Every business leader knows that friction is the enemy of speed and business growth and a major source of friction is the settlement of transactions. Think of international trade, for example, and what it takes to move manufactured goods from China to the US. It’s a laborious process that hasn’t changed much since Marco Polo set sail for Asia in the 13th century. Today a new technology has the power to vaporise much of the friction that comes when business entities want to exchange assets. It’s called blockchain and there are five things about it that CEOs should know:
What is blockchain
Blockchain is a novel new methodology of keeping track of transactions in distributed databases safely and securely. It allows multiple people who have the permission to see the transactions or even to approve the transaction in real time. In essence, everyone that is permitted can see what just happened and can keep a record of what has happened indefinitely.
How it works
The two defining concepts of blockchain are “business network” and “ledger.” A business network – in this case, it’s a literal online network with multiple decision makers in the network — is made up of market participants such as banks and securities firms. The networks, in many cases, are permissioned; only legitimate members can take part. Members of the network exchange assets through a ledger, which each member possesses and whose content is always in sync with the others. Assets can be tangible (such as pallets of goods in a factory) or intangible (such as intellectual property or office leases.)
When assets are transferred, a record of that transfer is indelibly stored in a tamper-proof system, so every member of the network will always see the same set of information. Members then vote on whether each transaction is legitimate. Together, this enables the trust, accountability and transparency that make blockchain so compelling.
What it gives you that you don’t have now
For one thing, there are incredibly fast settlement times. Blockchain lets companies settle transactions in seconds instead of days. It also reduces costs by removing intermediaries and drastically reducing on tampering, fraud and cybercrime.
But faster, better and more trusted business processes are only part of what blockchain can do. This technology will enable companies with visionary thinkers and the courage to disrupt to re-imagine and reinvent today’s most fundamental business interactions – in the same way, the Internet drastically changed how we communicate with each other. For example, IBM, Walmart and Tsinghua University are using blockchain to solve the paramount problem of food safety. By allowing various members within the supply chain to see the same records, blockchain is creating transparency and efficiency that has never before been possible.
Who’s already using it?
This is not future-speak. The industry-first blockchain solution based on the Hyperledger Fabric and built by IBM and Maersk, the global leader in transport and logistics, was made available to the shipping and logistics industry. The solution will help manage and track the paper trail of tens of millions of shipping containers across the world by digitising the supply chain process from end-to-end to enhance transparency and the highly secure sharing of information among trading partners.

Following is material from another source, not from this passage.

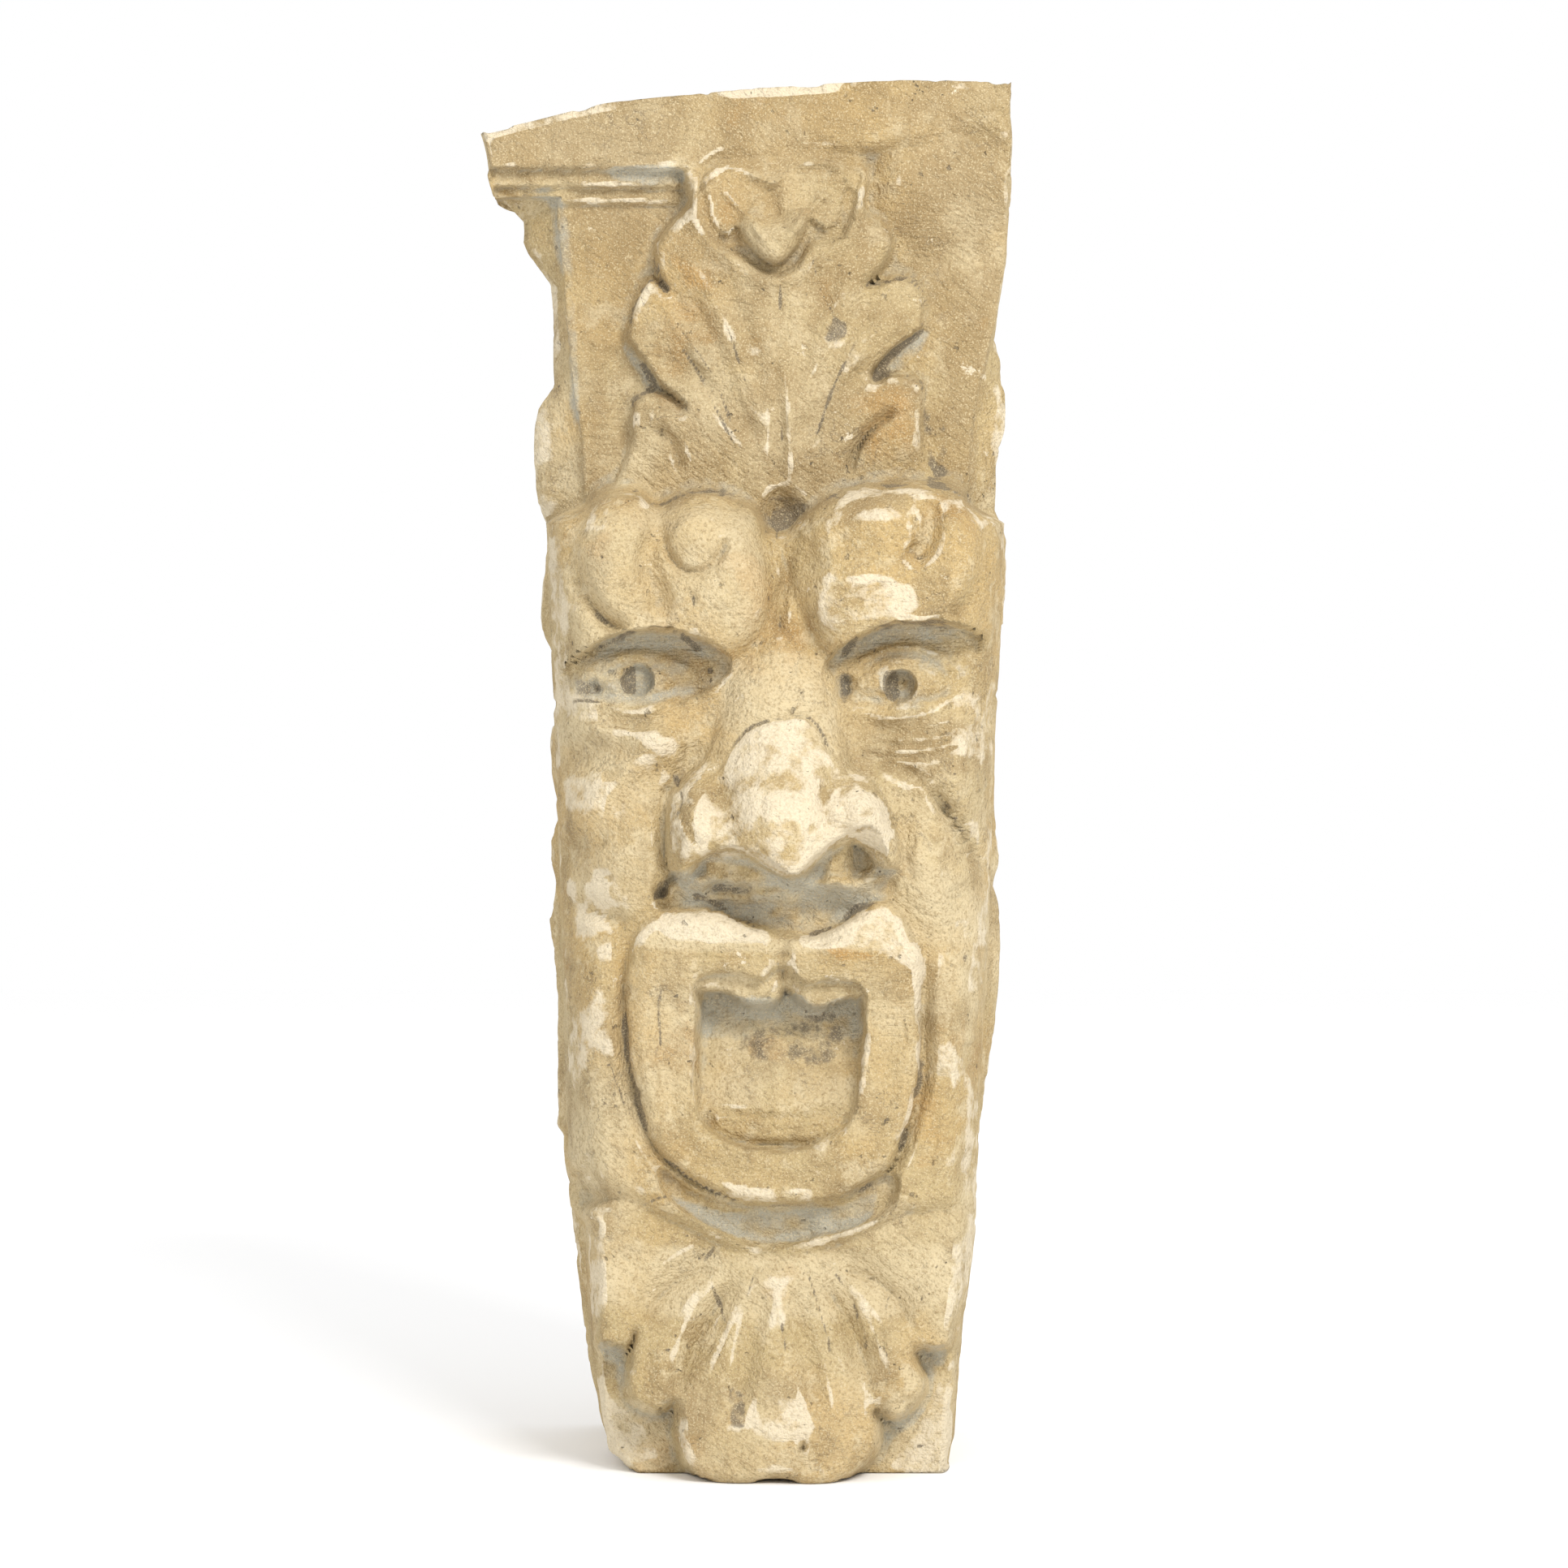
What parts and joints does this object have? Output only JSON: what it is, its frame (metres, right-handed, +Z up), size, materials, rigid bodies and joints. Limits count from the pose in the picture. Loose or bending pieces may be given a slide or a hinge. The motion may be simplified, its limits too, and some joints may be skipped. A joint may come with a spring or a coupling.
{
  "type": "keystone with mask",
  "caption": "Tapered limestone keystone carved with a shouting foliate mask, a crown leaf above, a leaf beard below and a moulded cap, with a plain built-in tail.",
  "frame": {"origin": "on the foot of the block, under the middle of the mask, in the plane of the block's plain front", "axes": "+Z up the block, +Y into the wall, so the mask looks along -Y; +X to the viewer's right"},
  "size_m": [0.3062, 0.2907, 0.7968],
  "materials": {
    "limestone": "weathered buff limestone with pale plaster patches, grey dirt in the hollows, ochre stains and fine tool marks"
  },
  "bodies": {
    "root": {"keystone": "limestone"}
  },
  "joints": []
}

When adopted at scale, the solution has the potential to save the industry billions of dollars. The solution is designed to help reduce fraud and errors, reduce the time products spend in the transit and shipping process, improve inventory management and ultimately reduce waste and cost.
A recent IBM study predicts that by 2017, 65 percent of banks plan to start using blockchain. One stereotype-defying finding to come out of that study is that disruption is just for start-ups.
While banks and financial institutions are a natural place to apply this kind of technology, we predict that blockchain will make its presence known across many industries, transforming functions as diverse as gaming, multi-media rights management, car rentals, and government I.D. creation, to name just a few.
How to get started
There are advantages to being an early adopter of blockchain technology – and risks in letting your competitors go first. To begin with, identify a use-case in your business that requires distributed data and distributed accountability, and is, therefore, amenable to a blockchain solution. Two, define a narrowly scoped version of the use-case, for example with a small number of suppliers and approvers. Finally, with the help of a professional, design a solution using one of the major blockchain platforms.
Every once in a while, a new technology comes along that sets the business world on a new course. The blockchain is that kind of technology. Now it’s up to business leaders to decide if they want to join the trailblazers using blockchain to rethink enterprises, ecosystems and entire economies. That kind of vision opens up whole new worlds of possibility.